Although I like Link as a character they totally went right over him being a freaking incubus! Mortal to Demon and we’re not even talking about this? How is that even possible?


Whatever, Like I said Link’s character is cool but that whole Ridley and Link romance is not funny or fun, it’s immature and annoying – perfect words to describe Ridley. In book 1 and 2 I liked Ridley but in this book she’s just not doing it for me.

Amma was being  secretive and mean for no reason. After books 1 and 2 you’d think they’d learn not to keep secrets, but obviously Amma didn’t learn her lesson and her character hasn’t grown or changed at all from all the other books.


Problem Two:

Yes. I skipped ahead to the end to read the last chapter, and to be candid I’m relieved I didn’t read the 200 pages that remained. With an ending as anti-climatic as that I’m surprised people were still interested in reading b00k 4! There’s nothing separating  this novel from the other two in the series and nothing magnetizing me toward it either.

Problem Three:


(have I ever expressed my obsession with Marlon Brando? No. Well I’m obsessed with Marlon Brando.)

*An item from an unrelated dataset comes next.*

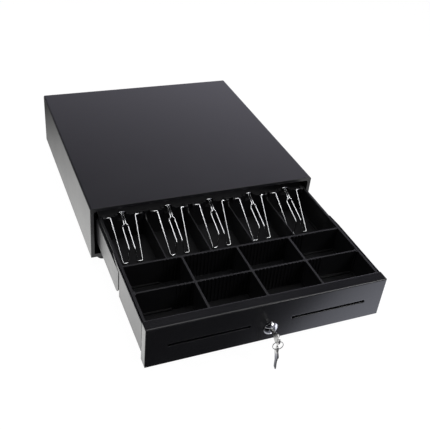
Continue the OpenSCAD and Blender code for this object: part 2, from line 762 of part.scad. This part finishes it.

These have to be the absolute worst villains I’ve ever had the displeasure of reading. Abraham and Sarafine. Why must we suffer the torture of this boring tale of how she was dark but rejected that fate (similar to Lena) and tried to live normally; until Abraham comes around and tempts her to the dark side (literally in this instance) because her power is unsurpassed.

Bull-shiitake my mushroom

If you’re going to deliver bad hero’s then give me solid villains, like Iago in Othello.

Thanks for reading this semi-rant, semi-review of this whole (see what I did there) terrible novel. I’m not even going to leave a link to purchase the book.